49    It is established that an absence of knowledge of the relevant time limits is not a sufficient explanation for delay in filing proceedings out of time: SZJRV v Minister for Immigration and Citizenship [2008] FCA 298 at [5] to [6]. In my view, the applicant has utterly failed to provide an acceptable explanation for his delay in seeking to appeal the decision of the 20 October 2008.

50    For these reasons, I consider that the application for leave to appeal, and the application for an extension of time within which to do so, were both bound to fail in any event.

Jurisdiction

51    It may seriously be doubted whether this Court has jurisdiction to entertain an appeal seeking to set aside an order of dismissal made by the Federal Magistrates Court for non-appearance: see Brown v Fraser (1896) 22 VLR 22; Crotty v Clarke (1896) 22 VLR 594; Adams v Cronin (Unreported, Supreme Court of Victoria - Court of Appeal, 6 September 1996); VOAQ v Minister for Immigration and Multicultural and Indigenous Affairs [2005] FCA 1505 at [10] and other cases there cited. Notwithstanding the doubt I have as to jurisdiction, because the applicant is a litigant in person, I have taken the same course as that adopted by Sundberg J in VOAQ of considering the merits of the application.

Res judicata and issue estoppel

52    The Minister also submits that by the applicant’s 2011 application to the Federal Magistrates Court he has already litigated an application to set aside the summary dismissal of 20 October 2008. The Minister submits that the applicant is now barred by issue estoppel and res judicata from making that application again.
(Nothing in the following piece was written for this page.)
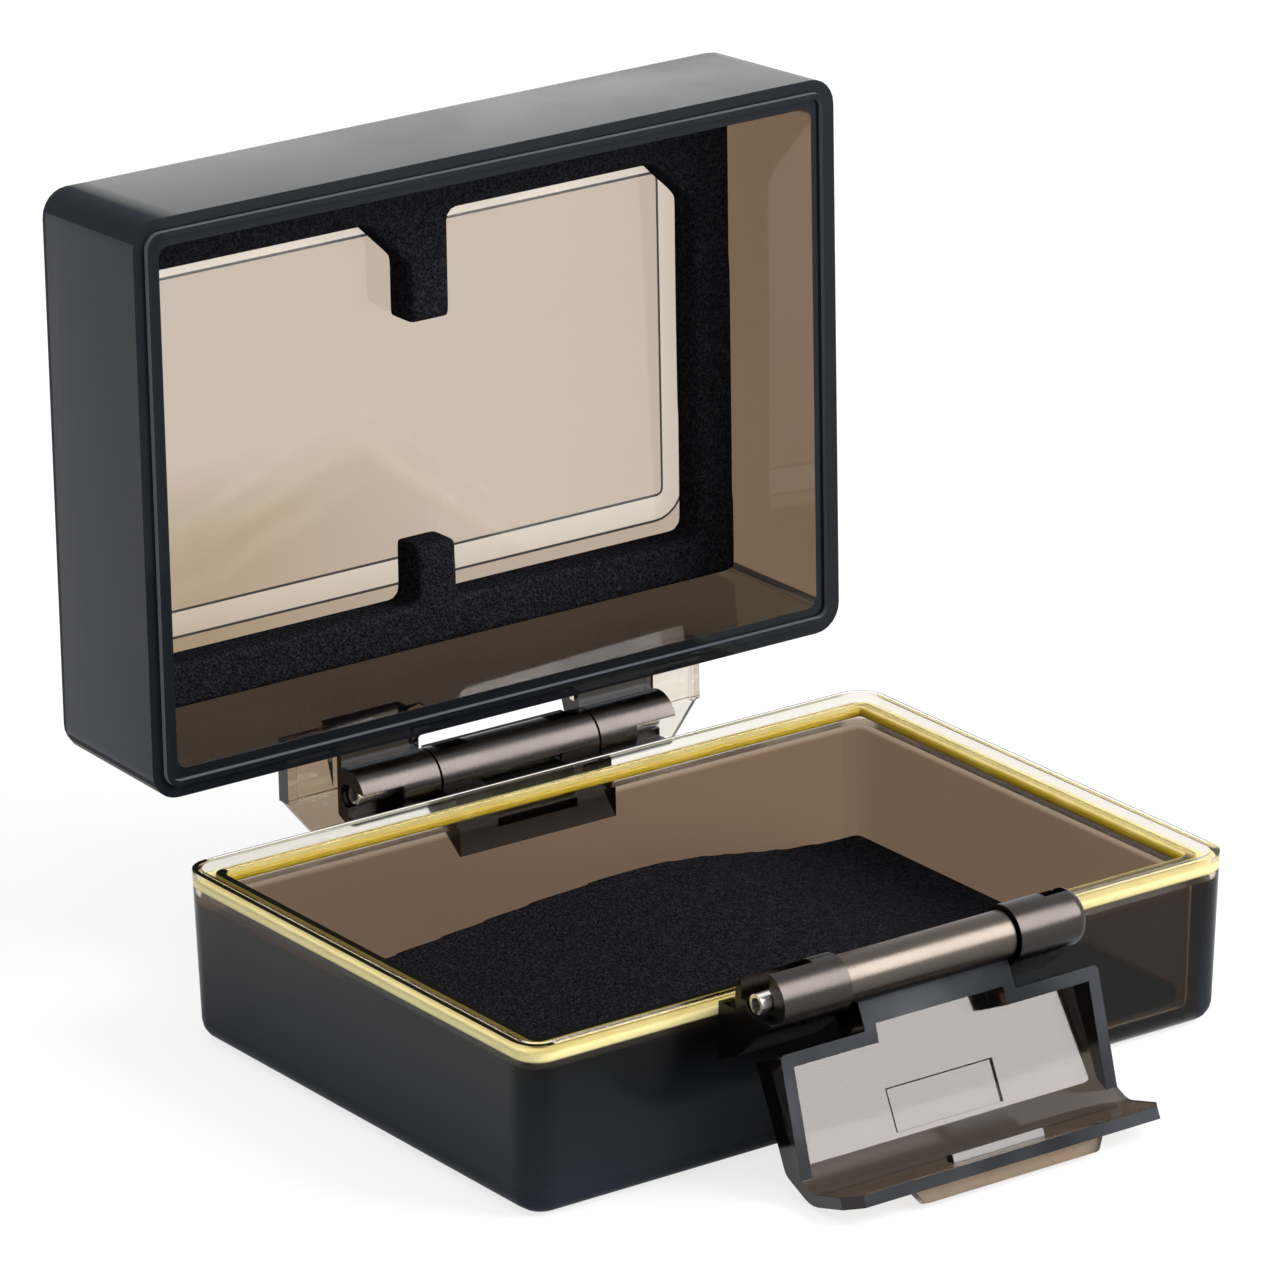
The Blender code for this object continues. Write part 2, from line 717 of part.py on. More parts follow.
def make_spring_pin(name, start, end, centre):
    """A rolled steel pin: a tube with a slot along its length, which opens downwards."""
    inner = PIN_RADIUS - PIN_WALL
    outline = []
    for radius, back in ((PIN_RADIUS, False), (inner, True)):
        gap = math.asin(PIN_SLOT / 2 / radius)
        turns = [gap + (2 * math.pi - 2 * gap) * step / PIN_STEPS for step in range(PIN_STEPS + 1)]
        for turn in reversed(turns) if back else turns:
            outline.append((centre.y + radius * math.sin(turn), centre.z - radius * math.cos(turn)))
    pin = prism(name, [outline], start, end, SIDE)
    return finish_piece(pin, PIN_STEEL)


def hanging(outline):
    """Turns distances out of the tray and down from the latch's axis into y and z."""
    return [(LATCH_AXIS.y - out, LATCH_AXIS.z - down) for out, down in outline]


def facing(outline):
    """Turns x and the distance down from the latch's axis into x and z."""
    return [(across, LATCH_AXIS.z - down) for across, down in outline]


def thickened(path, thickness):
    """A closed outline: a path, and the same path moved to its right by a thickness."""
    points = [Vector(point) for point in path]
    moved = []
    for index, point in enumerate(points):
        before = (point - points[index - 1]).normalized() if index else None
        after = (points[index + 1] - point).normalized() if index < len(points) - 1 else None
        first = before or after
        second = after or before
        normal = (Vector((first.y, -first.x)) + Vector((second.y, -second.x))).normalized()
        stretch = normal.dot(Vector((first.y, -first.x)))
        moved.append(tuple(point + normal * thickness / stretch))
    return [*path, *reversed(moved)]


def latch_sheet():
    """The latch's plate in side view: down from the barrel, along the tray's floor, up the
    ramp and out to the flange."""
    turn = (-TRAY_DEPTH + RAMP_TURN_OUT, TRAY_FLOOR_END + RAMP_TURN_DROP)
    corners = [
        (-LATCH_BARREL_RADIUS / 2, 0),
        (-TRAY_DEPTH, BACK_BEND_DROP, RAMP_ROUND),
        (-TRAY_DEPTH, TRAY_FLOOR_END, FLOOR_ROUND),
        (*turn, RAMP_ROUND),
        (FLANGE_OUT, FLANGE_DROP),
    ]
    path = rounded(corners)
    outline = thickened([(out, down) for out, down in reversed(path)], LATCH_SKIN)
    half = LATCH_LENGTH / 2 + OVERRUN
    return prism("latch_sheet", [hanging(outline)], -half, half, SIDE)


def latch_frame():
    """The block that the tray's walls are left from: its edge falls towards the ramp."""
    depth = TRAY_DEPTH + LATCH_SKIN / 2
    outline = [
        (0, 0),
        (0, SHOULDER_DROP),
        (-TRAY_EDGE_FALL, TRAY_EDGE_END),
        (-TRAY_EDGE_FALL, TRAY_EDGE_END + LATCH_SKIN / 2),
        (-depth, TRAY_FLOOR_END + LATCH_SKIN / 3),
        (-depth, BACK_BEND_DROP),
        (-LATCH_BARREL_RADIUS / 2 - LATCH_SKIN / 2, 0),
    ]
    half = LATCH_LENGTH / 2 + OVERRUN
    return prism("latch", [hanging(outline)], -half, half, SIDE)


def latch_pocket():
    """The T-shaped pocket: the neck above, the tray below."""
    neck = LATCH_NECK_LENGTH / 2 - LATCH_NECK_WALL
    tray = LATCH_LENGTH / 2 - TRAY_WALL
    top = LATCH_BARREL_RADIUS + TRAY_BAND
    shoulder = SHOULDER_DROP + TRAY_WALL
    low = TRAY_EDGE_END + OVERRUN
    outline = [(-neck, top), (neck, top), (neck, shoulder), (tray, shoulder)]
    outline += [(tray, low), (-tray, low), (-tray, shoulder), (-neck, shoulder)]
    back = LATCH_AXIS.y + TRAY_DEPTH + LATCH_SKIN + OVERRUN
    front = LATCH_AXIS.y - LATCH_BARREL_RADIUS - OVERRUN
    return prism("latch_pocket", [facing(outline)], front, back, FRONT)


def latch_face():
    """The latch's outline from the front: a neck that widens to the tray's shoulders."""
    neck = LATCH_NECK_LENGTH / 2
    half = LATCH_LENGTH / 2
    top = -LATCH_BARREL_RADIUS - OVERRUN
    low = TAB_DROP + OVERRUN
    corners = [
        (neck, top),
        (neck, SHOULDER_DROP, LATCH_CORNER / 2),
        (half, SHOULDER_DROP, LATCH_CORNER),
        (half, low),
        (-half, low),
        (-half, SHOULDER_DROP, LATCH_CORNER),
        (-neck, SHOULDER_DROP, LATCH_CORNER / 2),
        (-neck, top),
    ]
    back = LATCH_AXIS.y + TRAY_DEPTH + LATCH_SKIN + OVERRUN
    front = LATCH_AXIS.y - FLANGE_OUT - OVERRUN
    return prism("latch_face", [facing(rounded(corners))], front, back, FRONT)


def latch_plan():
    """The latch's outline from below, with the flange's outer corners cut off."""
    half = LATCH_LENGTH / 2 + EMBED
    corner = LATCH_LENGTH / 2
    back = LATCH_AXIS.y + TRAY_DEPTH + LATCH_SKIN + OVERRUN
    slope = LATCH_AXIS.y - FLANGE_OUT + FLANGE_CHAMFER_OUT
    tip = LATCH_AXIS.y - FLANGE_OUT - EMBED
    tip_half = corner - FLANGE_CHAMFER_X * (FLANGE_CHAMFER_OUT + EMBED) / FLANGE_CHAMFER_OUT
    outline = [(-half, back), (half, back), (half, slope), (corner, slope), (tip_half, tip)]
    outline += [(-tip_half, tip), (-corner, slope), (-half, slope)]
    high = LATCH_AXIS.z + LATCH_BARREL_RADIUS + OVERRUN
    return prism("latch_plan", [outline], LATCH_AXIS.z - TAB_DROP - OVERRUN, high, PLAN)


def latch_hook():
    """The bar on the ramp that bears on the roof's front edge."""
    half = HOOK_LENGTH / 2
    front = LATCH_AXIS.y - HOOK_OUT - HOOK_THICKNESS / 2
    low = LATCH_AXIS.z - FLANGE_DROP - LATCH_SKIN / 3
    high = LATCH_AXIS.z - FLANGE_DROP + HOOK_RISE + LATCH_SKIN / 3
    return box("latch_hook", (-half, half), (front, front + HOOK_THICKNESS), (low, high))


def latch_tab():
    """The finger tab under the flange."""
    root = TAB_ROOT_LENGTH / 2
    tip = TAB_TIP_LENGTH / 2
    start = FLANGE_DROP + LATCH_SKIN / 2
    corners = [(-root, start), (root, start), (tip, TAB_DROP, TAB_CORNER), (-tip, TAB_DROP, TAB_CORNER)]
    back = LATCH_AXIS.y - TAB_OUT
    return prism("latch_tab", [facing(rounded(corners))], back - TAB_THICKNESS, back, FRONT)


def panel_mark():
    """The shallow rectangle in the tray's floor."""
    half = PANEL_MARK_LENGTH / 2
    back = LATCH_AXIS.y + TRAY_DEPTH + PANEL_MARK_DEPTH
    front = LATCH_AXIS.y + TRAY_EDGE_FALL
    low = LATCH_AXIS.z - TRAY_FLOOR_END + FLOOR_ROUND
    high = LATCH_AXIS.z - PANEL_MARK_TOP
    return box("panel_mark", (-half, half), (front, back), (low, high))


def make_latch(pivot):
    latch = latch_frame()
    cut(latch, latch_pocket())
    join(latch, latch_sheet())
    keep(latch, latch_face())
    keep(latch, latch_plan())
    left = -LATCH_BARREL_LEFT_END
    right = LATCH_BARREL_RIGHT_END
    join(latch, rod("latch_barrel", LATCH_BARREL_RADIUS, left, right, LATCH_AXIS, BORE_STEPS))
    join(latch, latch_hook(), latch_tab())
    cut(latch, panel_mark())
    start = left - OVERRUN
    end = right + OVERRUN
    cut(latch, rod("latch_barrel_bore", BORE_RADIUS, start, end, LATCH_AXIS, BORE_STEPS))
    return finish_piece(latch, SMOKY_PLASTIC_LATCH, pivot)


def cavity_half_size(depth, inset):
    """The cavity's half length and half width at a depth below its rim, moved inwards."""
    narrowing = WALL + CAVITY_DRAFT_SHARE * depth + inset
    return HALF_LENGTH - narrowing, HALF_WIDTH - narrowing


def pocket_outline():
    """One opening for two batteries, with tabs that part them and a cut corner in each."""
    right = HALF_LENGTH - POCKET_END_INSET
    left = -right
    front = -HALF_WIDTH + POCKET_FRONT_INSET
    back = HALF_WIDTH - POCKET_BACK_INSET
    divider_left = DIVIDER_OFFSET - DIVIDER_WIDTH / 2
    divider_right = DIVIDER_OFFSET + DIVIDER_WIDTH / 2
    return [
        (left, front),
        (divider_left - POCKET_CHAMFER, front),
        (divider_left, front + POCKET_CHAMFER),
        (divider_left, front + FRONT_TAB_LENGTH),
        (divider_right, front + FRONT_TAB_LENGTH),
        (divider_right, front),
        (right - POCKET_CHAMFER, front),
        (right, front + POCKET_CHAMFER),
        (right, back),
        (divider_right, back),
        (divider_right, back - BACK_TAB_LENGTH),
        (divider_left, back - BACK_TAB_LENGTH),
        (divider_left, back),
        (left, back),
    ]


def make_lid_foam_frame(pivot):
    high = LID_TOP - ROOF - FIT_GAP
    half_size = cavity_half_size(LID_HEIGHT - ROOF, FIT_GAP + CAVITY_EDGE_ROUND / 2)
    outlines = [box_outline(half_size, FOAM_CORNER), pocket_outline()]
    foam = prism("lid_foam_frame", outlines, high - LID_FOAM_THICKNESS, high, PLAN)
    return finish_piece(foam, BLACK_FOAM, pivot)


def make_base_foam_pad():
    """A loose sheet of foam on the floor, which bows up across the case."""
    length, width = cavity_half_size(BASE_HEIGHT - FLOOR, FIT_GAP + CAVITY_EDGE_ROUND / 2)
    low = FLOOR + FIT_GAP
    side_height = low + PAD_THICKNESS
    section = [(length, low), (-length, low)]
    for step in range(CROWN_STEPS + 1):
        across = -length + 2 * length * step / CROWN_STEPS
        run = length + PAD_CROWN_OFFSET if across < PAD_CROWN_OFFSET else length - PAD_CROWN_OFFSET
        offset_share = (across - PAD_CROWN_OFFSET) / run
        bow_share = (1 - offset_share**2) ** 3
        section.append((across, side_height + PAD_CROWN * bow_share))
    pad = prism("base_foam_pad", [section], -width, width, FRONT)
    high = side_height + PAD_CROWN + OVERRUN
    keep(pad, prism("pad_plan", [box_outline((length, width), FOAM_CORNER)], low - EMBED, high, PLAN))
    return finish_piece(pad, BASE_FOAM)


clear_scene()
CASE = make_collection("battery_case")
TOOLS = make_collection("battery_case_tools")
TOOLS.hide_render = True
SMOKY_PLASTIC = make_material("base_smoky_plastic", (0.045, 0.045, 0.05), 0.22, transmission=0.5)
SMOKY_PLASTIC_LID = make_material("lid_smoky_plastic", (0.05, 0.052, 0.06), 0.22, transmission=0.5)
SMOKY_PLASTIC_LATCH = make_material("latch_smoky_plastic", (0.06, 0.055, 0.055), 0.2, transmission=0.4)
YELLOW_RUBBER = make_material("seal_yellow_rubber", (0.72, 0.55, 0.03), 0.45)
PIN_STEEL = make_material("pin_steel", (0.72, 0.7, 0.66), 0.25, metallic=1.0)
BLACK_FOAM = make_material("lid_black_foam", (0.012, 0.012, 0.014), 0.95)
BASE_FOAM = make_material("base_black_foam", (0.015, 0.015, 0.016), 0.95)

LID_PIVOT = make_pivot("lid_hinge_axis", HINGE_AXIS, -LID_OPEN_ANGLE)
LATCH_PIVOT = make_pivot("latch_hinge_axis", LATCH_AXIS, -LATCH_OPEN_ANGLE)
make_base_shell()
make_seal_ring()
make_base_foam_pad()
make_lid_shell(LID_PIVOT)
make_lid_foam_frame(LID_PIVOT)
make_latch(LATCH_PIVOT)
make_spring_pin("hinge_pin", -HINGE_PIN_LENGTH / 2, HINGE_PIN_LENGTH / 2, HINGE_AXIS)
make_spring_pin(
    "latch_pin",
    -LATCH_KNUCKLE_LEFT_END + PIN_END_INSET,
    LATCH_KNUCKLE_RIGHT_END - PIN_STOP_WALL - FIT_GAP,
    LATCH_AXIS,
)
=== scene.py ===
"""Battery case: the looks of the smoky clear shells, the foam, the seal and the latch.

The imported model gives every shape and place, in metres, with +Z up and the hinge towards +Y.
The shells, the latch and the pins are welded copies of their solids. The shells and the latch
get softened edges. The seal is a cord swept along its groove. The foam is made anew, in small
cells, in the space of its solids.
"""

import json
import math

import bmesh
import bpy
from mathutils import Matrix, Vector


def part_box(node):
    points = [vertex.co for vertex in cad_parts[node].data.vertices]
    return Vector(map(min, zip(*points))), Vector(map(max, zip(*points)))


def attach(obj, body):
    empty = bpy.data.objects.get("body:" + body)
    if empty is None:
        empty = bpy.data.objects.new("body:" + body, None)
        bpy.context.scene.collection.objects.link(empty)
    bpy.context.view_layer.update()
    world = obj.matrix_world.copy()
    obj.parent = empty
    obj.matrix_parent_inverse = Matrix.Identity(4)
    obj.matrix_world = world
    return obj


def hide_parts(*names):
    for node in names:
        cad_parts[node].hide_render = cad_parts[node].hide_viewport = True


# Camera: the photograph's viewing angle, and how far it stands, in lengths of the case
CAMERA_AZIMUTH = math.radians(-35.874)
CAMERA_ELEVATION = math.radians(19.832)
CAMERA_ROLL = math.radians(-0.42)
CAMERA_DISTANCE_SHARE = 10.0025
CAMERA_OFFSET_SHARES = (0.0833, 0.2595)
CAMERA_REACH = 10.0
FOCAL_PIXELS = 8624.46
PHOTO_PIXELS = 1270
SENSOR_WIDTH = 36.0

# The case: its walls, its rim and its knuckles
HALF_LENGTH = 0.052
HALF_WIDTH = 0.0364
OUTER_CORNER = 0.0036
# How far in from the outside the sides with painted shade reach
PAINTED_SHADE_DEPTH = 0.0045
RIM_HEIGHT = 0.0218
RIM_EDGE = 0.0006
LIP_DEPTH = 0.002
HOOD_LEVEL = 0.0245
ROOF_LEVEL = 0.0425
KNUCKLE_SPAN = 0.0238
KNUCKLE_REACH = 0.0042

# The roof's panel: the painted dark line on its folds, its painted light band, its faces' lean in
# degrees
PANEL_LINE = 0.00018
PANEL_LINE_LEAN = 3
PANEL_BORDER_LEAN = 9.5
SOFT_EDGE_LEAN = 16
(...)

While there is some force to this argument, it is unnecessary for me to determine it as the application has been dismissed on other grounds.

Conclusion

53    For the reasons I set out above, I dismiss the application for an extension of time within which to appeal, or within which to seek leave to appeal, whichever the application be. I order the applicant to pay the party-party costs of the Minister.

I certify that the preceding fifty-three (53) numbered paragraphs are a true copy of the Reasons for Judgment herein of the Honourable Justice Murphy.